Колмогоров не издал и стона.
А врач, рослый мужчина, держал полусферы с усилием, на выпрямленных руках — припер тело к носилкам, чтобы истерзанный пыткой больной не вырвался при новом разряде.
Опять, словно прежнего было мало, Колмогоров дернулся. Ожесточенно молчащие врачи чего-то от него добивались. Несколько раз он дернулся, нелепо, как от чудовищной щекотки, подкидывая ноги. Дверцы закрылись, и врачи без единого слова ободрения, не взглянув на томящихся невысказанным вопросом людей, уехали.
Со «скорой» уехал и Чалый, не осталось никого, кто мог бы распорядиться, что-то объявить, что-то решить с завтрашними репетициями и вообще внести хоть какую-то определенность.
Кое-кто из «корды», возбужденно переговариваясь, уже направлялся к выходу. Длинными тусклыми коридорами Аня вернулась на сцену, где нашла десятка полтора ничем не занятых людей и приглушенный, дежурный свет. Освещенным очагом оставался только пульт помрежа: загородка, стеклянные пятна мониторов, штурвальчики и тумблеры. Сам помреж, Сергей Мазур, вполголоса успокаивал своего раскапризничавшегося малыша. За раскрытым роялем, обронив на колени руки, сидела концертмейстер Алевтина Васильевна; сквозь толстые стекла мужских по виду очков она смотрела на клавиши, словно перебирая их, и не находила сил покончить с этим бесплодным занятием. Быть может, она вспоминала молодого Колмогорова, который пришел в театр со святой верой, что все отныне возможно. Он не кричал тогда на репетициях, а удивлялся, когда артисты не хотели его понимать, и мило шутил… Быть может, она вспоминала предшественников Колмогорова, которых тоже помнила: помнила, как приходили и как ушли.
Виктор Петрович Колтунов, дородный, с проплешинами человек, сидел, понурившись, на приваренном к стене сиденье рядом с пультом помрежа. Обычно это место на краю сцены занимал на спектаклях Колмогоров или кто из начальства за отсутствием Колмогорова. Сам Виктор Петрович, репетитор и тоже в известном смысле начальство, предпочитал однако противоположную, «неофициальную» сторону сцены с ее более свободными нравами, а на этой стороне без нужды не задерживался. Сейчас он не видел разницы, где сидеть, — ныли суставы. Старые травмы, вырезанный в колене еще в тридцать два года мениск и новый уже артроз.
Общего разговора не было, и все же люди не расходились, они как будто жались друг к другу.

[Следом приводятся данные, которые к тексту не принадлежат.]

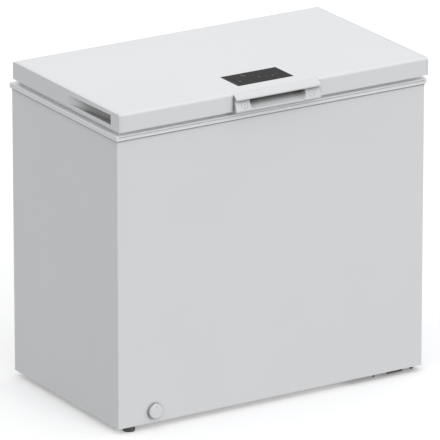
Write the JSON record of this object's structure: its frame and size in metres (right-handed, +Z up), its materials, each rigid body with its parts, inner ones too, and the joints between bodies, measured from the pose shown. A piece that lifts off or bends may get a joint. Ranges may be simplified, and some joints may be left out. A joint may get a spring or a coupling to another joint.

То там, то здесь слышалось имя Колмогорова. Люди перебирали события этого вечера, испытывая потребность отыскать в нелепости смысл, хотя бы видимость смысла — последовательность случайностей. Почему-то казалось важным восставить в памяти мелкие и мельчайшие подробности собственных ощущений: кто что услышал и недослышал, как глянул, что когда понял и недопонял. Но все это, все, чем занимали себя, о чем толковали бродившие по сцене, сбившиеся недолговечными компаниями люди, не замещало чего-то действительно важного, чего-то такого, в чем люди сейчас нуждались. Не хватало общего для всех слова. Кто-то должен был объяснить им и назвать их собственные чувства. Не хватало все равно ясности — той самой ясности, которой люди боялись и одновременно искали.
Ирина Елхова, глазастая красавица-прима, жестикулируя, то и дело теряя власть над меняющимся голосом, шепталась с молоденьким мальчиком. Они женились в прошлом сезоне: Ирина и Феликс Севруков, румяный талантливый мальчик на десять лет младше Ирины. Несмотря на беду с Колмогоровым, в противность всякой беде эта юная парочка, не забывая о скорбных лицах, светилась согласием. Горечь случившегося, которую они ощущали с обостренностью растревоженных молодых чувств, делала их еще ближе друг к другу и потому счастливее.
Возле померкшего задника, ближе к светлому проему, что открывал ход в подсобку, среди маячивших там теней слышался голос Куцеря. Вдруг с невнятным ревом, сильно и размашисто он пошел большим полукругом по сцене и закончил среди раздавшихся в стороны товарищей действительно сложным, хотя и нечисто выполненным прыжком.
Грубая показуха не вызвала одобрения, но и возражать… никто не обязывал никого к сдержанности. А Виктор, выламываясь, сделал несколько вычурных шагов и потянулся. Лицо его исказилось рыдающей мукой, словно свело челюсти.